Patterson also takes the negotiations for a marriage between Charles, prince of Wales and the Infanta Maria of Spain, which blew hot and cold in the late 1610’s and early 1620’s, more seriously than do many historians. On this score few doubt James’ sincerity; it is the motives (or, more precisely, the real willingness) of the Spanish crown which have been questioned. But in Patterson’s account, the negotiations nearly succeeded, with James’ insistence on Spanish help in recovering the Palatinate for his son-in-law Frederick as the final stumbling block. The unannounced visit of Prince Charles and the Duke of Buckingham to Spain in 1623, often treated by historians as a quixotic comedy, becomes in Patterson’s hands a significant gambit. Here, Patterson’s subject is more diplomacy than ecumenicism; James’ reunion plans do not seem to have figured much in the marriage strategy, although a Spanish marriage doubtless would have improved the position of Great Britain’s Catholics.

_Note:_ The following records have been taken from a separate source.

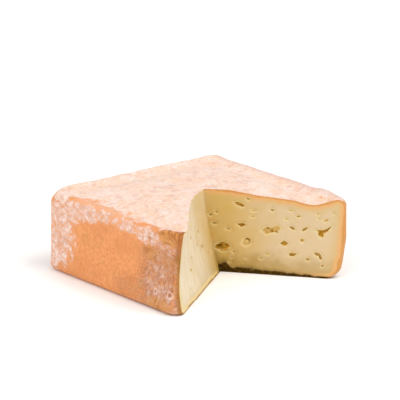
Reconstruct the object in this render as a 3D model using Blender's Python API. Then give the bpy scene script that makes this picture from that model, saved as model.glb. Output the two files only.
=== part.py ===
"""A square washed-rind soft cheese, standing on its flat face, with one quarter cut out of it.

The cheese is 126 mm square and 50 mm high. Two knife cuts run from its corners to its middle, so the
side that faces -Y is missing. X and Y run along the sides, Z is up, and the origin is under the middle
of the box round the cheese.
"""

import math
import random

import bmesh
import bpy
from mathutils import Vector, noise

MM = 0.001

# The whole cheese, as it came out of its square mould
SIDE = 126 * MM
HEIGHT = 50.5 * MM
CORNER_RADIUS = 7 * MM
TOP_EDGE = Vector((4.5, 5)) * MM  # how far the rounding reaches inwards, and down from the top
FOOT_EDGE_LEFT = Vector((4, 4)) * MM
FOOT_EDGE_RIGHT = Vector((8, 7)) * MM

# What ripening did to it. Each corner of the square moved a little: its signs along X and Y, and how far
# its top and its foot moved
CORNER_SHIFTS = (
    ((-1, 1), Vector((-1.8, 2.5, 0.7)) * MM, Vector((-2.4, 3.2, 0)) * MM),
    ((-1, -1), Vector((-0.5, -1, -0.4)) * MM, Vector((-5.8, 0.5, 0)) * MM),
    ((1, -1), Vector((2, -3.5, 0.4)) * MM, Vector((-0.5, -1.5, 0)) * MM),
    ((1, 1), Vector((2.4, 1, 2.7)) * MM, Vector((0.5, 0, 0)) * MM),
)
FOOT_SPREAD_ABOVE = 33 * MM  # the foot's share of that fades out up to here
MOAT_DEPTH = 3.8 * MM  # the top has sunk in a band behind its rim
MOAT_FROM_SIDE = 10.5 * MM
MOAT_WIDTH = 9 * MM
MOAT_SQUARENESS = 8
MIDDLE_SAG = 1.2 * MM
SAG_WIDTH = 24 * MM
# Where the rim stands higher or lower than that: place in the plan, reach and rise, in millimetres
RIM_BUMPS = (((62, -43), 9, 2.3), ((62, -12), 34, 1.2), ((-44, 60), 15, 1.4), ((-62, 62), 6.5, -3.8))
SLUMP = 2.8 * MM  # the top has slumped along the right cut, most from halfway out
SLUMP_GROWS = (8 * MM, 42 * MM)  # from the tip
SLUMP_FADES = (62 * MM, 84 * MM)
SLUMP_REACH = 11 * MM
WAVE_HEIGHT = 0.9 * MM
WAVE_LENGTH = 33 * MM
WRINKLE_HEIGHT = 0.35 * MM
WRINKLE_LENGTH = 9 * MM
NOISE_SEED = 3

# The two cuts, as points of the plan where each one starts and where they meet
LEFT_START_TOP = Vector((-59, -60.5)) * MM
LEFT_START_FOOT = Vector((-56.7, -58)) * MM
RIGHT_START_TOP = Vector((61.5, -65.3)) * MM
RIGHT_START_FOOT = Vector((58.6, -67.8)) * MM
TIP_TOP = Vector((8, 3.3)) * MM
TIP_FOOT = Vector((12, -7.2)) * MM
TIP_CURVE = 1.6  # the knives drifted more towards the foot
LEFT_BOW = 4.5 * MM  # the left cut bows into the cheese along its top
LEFT_BOW_LEAN = 2.1  # a quarter of the way out from the tip
LEFT_HOLLOW = 2.4 * MM  # and halfway down its outer end
CUT_WAVE_HEIGHT = 0.35 * MM
CUT_WAVE_LENGTH = 21 * MM
CUT_OVERSHOOT = 1.4  # the cutter runs past the sides
CUT_MARGIN = 9 * MM  # and past the top and the foot

# Eyes: the openings in the paste. Each one is how far it lies from the tip of the top, its height above
# the foot, its length, its height, its depth, its slope in degrees and how much its ends turn up
EYES = {
    "right": (
        (21.8, 42.4, 6.5, 2.5, 2, -20, 0),
        (27.2, 45.9, 2.5, 1.3, 0.9, -12, 0),
        (4, 34.8, 2.7, 1.5, 1, -10, 0),
        (7.7, 36.6, 1.9, 1.6, 0.8, 0, 0),
        (6.6, 29.5, 3.1, 1.4, 0.9, 0, 0),
        (30, 35.2, 2.9, 1.2, 0.6, 0, 0),
        (30.3, 38.9, 3.4, 1.1, 0.6, 0, 0),
        (42.2, 39.9, 2.7, 1.3, 1, -6, 0),
        (53.6, 40.4, 3, 1.1, 0.6, 0, 0),
        (58.2, 37, 2.7, 1.4, 0.9, 0, 0),
        (50.9, 34.9, 1.7, 0.9, 0.5, 0, 0),
        (23.2, 29.6, 5, 2.7, 2.2, 0, 0.1),
        (15, 26.8, 3.7, 1.5, 0.8, -8, 0),
        (41.4, 27.7, 12.2, 4.3, 1.9, 9, 0.1),
        (54.7, 29.5, 4.5, 1.6, 1.4, -22, 0),
        (62.4, 29.5, 5, 1.6, 1.2, 32, 0),
        (73.5, 28.6, 10.3, 3.5, 2.6, 16, 0.25),
        (75.2, 35.6, 3.2, 1.4, 0.8, 20, 0),
        (70.1, 39.3, 1.6, 1, 0.5, 0, 0),
        (70.8, 36.4, 1.7, 1.1, 0.6, 0, 0),
        (26.8, 19.9, 6.2, 4.1, 1.7, 0, -0.15),
        (11.2, 15.3, 8.7, 4.5, 3.6, 6, 0),
        (18.9, 12.8, 2.6, 1.3, 0.8, 0, 0),
        (17.8, 9.6, 1.8, 1, 0.7, 12, 0),
        (49.9, 19.8, 4.5, 3.2, 2.2, 0, 0),
        (60.7, 22.5, 2.6, 2.2, 0.9, 0, 0),
        (55.1, 13.4, 5, 2.6, 1.4, 4, 0.1),
        (71.5, 14.2, 5.6, 2.1, 1.6, -42, 0),
        (64.5, 11, 3.1, 1.8, 1, 0, 0),
        (39.7, 12.7, 2.3, 1.1, 0.6, 0, 0),
    ),
    "left": (
        (22.8, 30, 2.6, 2, 1, 10, 0),
        (22.1, 20.9, 3.6, 2.4, 0.9, 0, 0.1),
        (33.3, 25.2, 2.8, 1.7, 0.8, -8, 0.1),
        (11.6, 14.2, 2.4, 1.5, 0.8, 0, 0),
        (50.4, 33.9, 2.9, 1.7, 0.8, 12, 0),
        (61, 17.5, 3.4, 1.9, 0.9, 5, 0.1),
    ),
}
SMALL_EYES = {"right": 5, "left": 8}
SMALL_EYE_LENGTH = (1.3 * MM, 2.3 * MM)
SMALL_EYE_SHAPE = (0.4, 0.75)  # its height as a share of its length
SMALL_EYE_DEPTH = 0.4  # its depth, too
SMALL_EYE_SLOPE = 28
EYE_SINK = 0.2  # how deep an eye's middle lies, as a share of its depth
EYE_MARGIN = 4.4 * MM  # clear of the rind
EYE_GAP = 1.5 * MM
EYE_ROUGHNESS = 0.16
EYE_SEED = 7

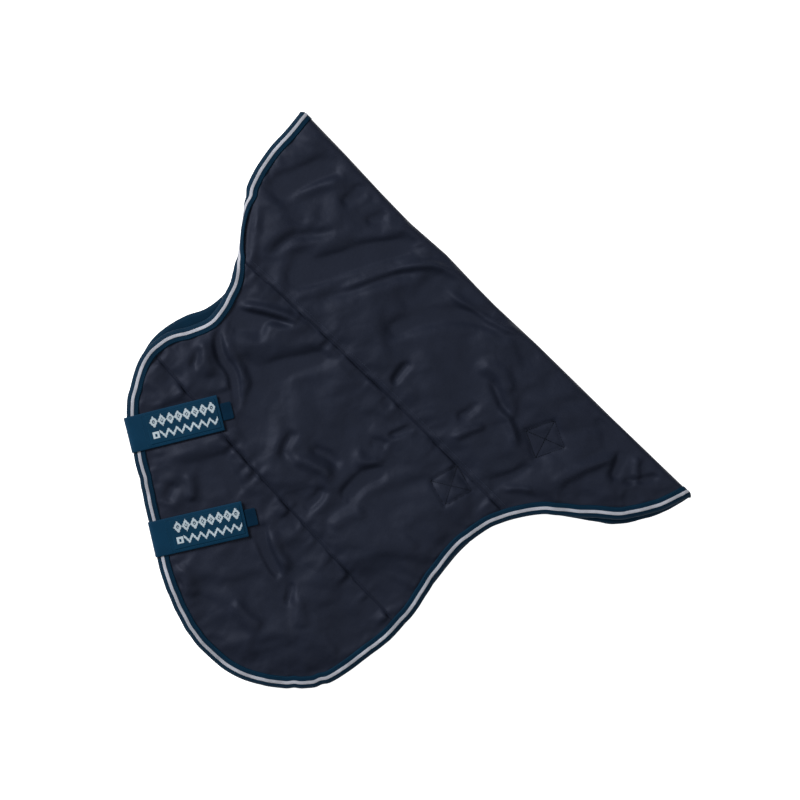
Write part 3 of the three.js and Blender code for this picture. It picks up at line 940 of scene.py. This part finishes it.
def tape_point(run, lift):
    """(inset, height) at a run from the tape's upper edge, lifted off its outer face."""
    at = np.column_stack([np.interp(run, SECTION_RUN, SECTION[:, i]) for i in range(2)])
    ahead = np.column_stack([np.interp(run + 0.3, SECTION_RUN, SECTION[:, i]) for i in range(2)])
    behind = np.column_stack([np.interp(run - 0.3, SECTION_RUN, SECTION[:, i]) for i in range(2)])
    along = ahead - behind
    along /= np.linalg.norm(along, axis=1)[:, None] + 1e-9
    return at + np.column_stack([along[:, 1], -along[:, 0]]) * np.asarray(lift).reshape(-1, 1)


def swept_tape(name, runs, lifts, material, waves=0.0):
    """A closed band swept round the outline. Runs and lifts are those of its section's points in order."""
    count, total = len(runs), len(OUTLINE.points)
    roll = roll_at(np.arange(total)) * ROLL_SHIFT
    ripple = waves * (line_noise(OUTLINE.station, 9, 61) + line_noise(OUTLINE.station, 21, 62))
    points, uv = [], []
    for run, lift in zip(runs, lifts):
        section = tape_point(run + roll, lift)
        inner = smoothstep((BINDING_WIDTH * 0.9 - run) / 12) if run < BINDING_WIDTH else 0
        height = section[:, 1] + ripple * inner
        flat = OUTLINE.points + OUTLINE.square * section[:, :1]
        points.append(fold_map(flat, height))
        uv.append(np.column_stack([OUTLINE.station, np.full(total, run)]))
    points, uv = np.stack(points, 1), np.stack(uv, 1)
    faces = []
    for i in range(total):
        j = (i + 1) % total
        for k in range(count):
            m = (k + 1) % count
            faces.append((i * count + k, i * count + m, j * count + m, j * count + k))
    return mesh_object(name, points.reshape(-1, 3), faces, material, uv=uv.reshape(-1, 2))


def blend_at_fold(piece):
    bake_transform(piece)


def make_binding():
    outer = [np.arange(0, 13, 2.2), np.arange(13, 31, 1.5), np.arange(31, SECTION_LENGTH, 2.4)]
    outer = np.concatenate(outer)
    runs = np.concatenate([outer, outer[::-1]])
    lifts = np.concatenate([np.zeros(len(outer)), np.full(len(outer), -TAPE)])
    tape = swept_tape("binding_tape", runs, lifts, binding_tape(), waves=0.22)
    blend_at_fold(tape)
    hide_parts("near_binding", "far_binding")
    low = BINDING_WIDTH - STRIPE_INSET - STRIPE_WIDTH
    across = np.linspace(low, low + STRIPE_WIDTH, 8)
    crowned = STRIPE_RISE * (0.55 + 0.45 * np.sqrt(np.clip(1 - np.linspace(-1, 1, 8) ** 4, 0, 1)))
    runs = np.concatenate([across, across[::-1]])
    lifts = np.concatenate([crowned, np.full(8, -0.1)])
    stripe = swept_tape("silver_stripe", runs, lifts, stripe_tape(), waves=0.22)
    blend_at_fold(stripe)
    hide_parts("near_silver_stripe", "far_silver_stripe")


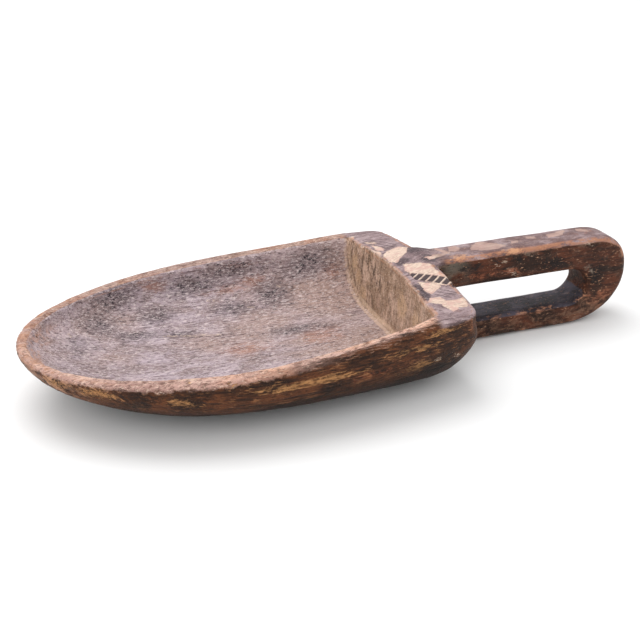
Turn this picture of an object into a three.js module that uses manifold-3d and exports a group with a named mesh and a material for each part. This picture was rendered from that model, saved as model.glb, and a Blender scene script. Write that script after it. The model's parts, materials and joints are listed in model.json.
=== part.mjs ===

What one does see, in the discussion of the Spanish marriage negotiations and elsewhere, is Patterson’s thoroughness. He has worked on this book for two decades, and has explored every possible angle, including some that seem rather tangential. In the era of the 180-page monograph so favored by cost-conscious publishers today, scholars will be grateful to Patterson (and Cambridge University Press) for the comprehensiveness of this work. If at times Patterson seems determined to share every detail he has uncovered, or repeats himself unnecessarily, this is nevertheless a book which will define its particular subject for a long time.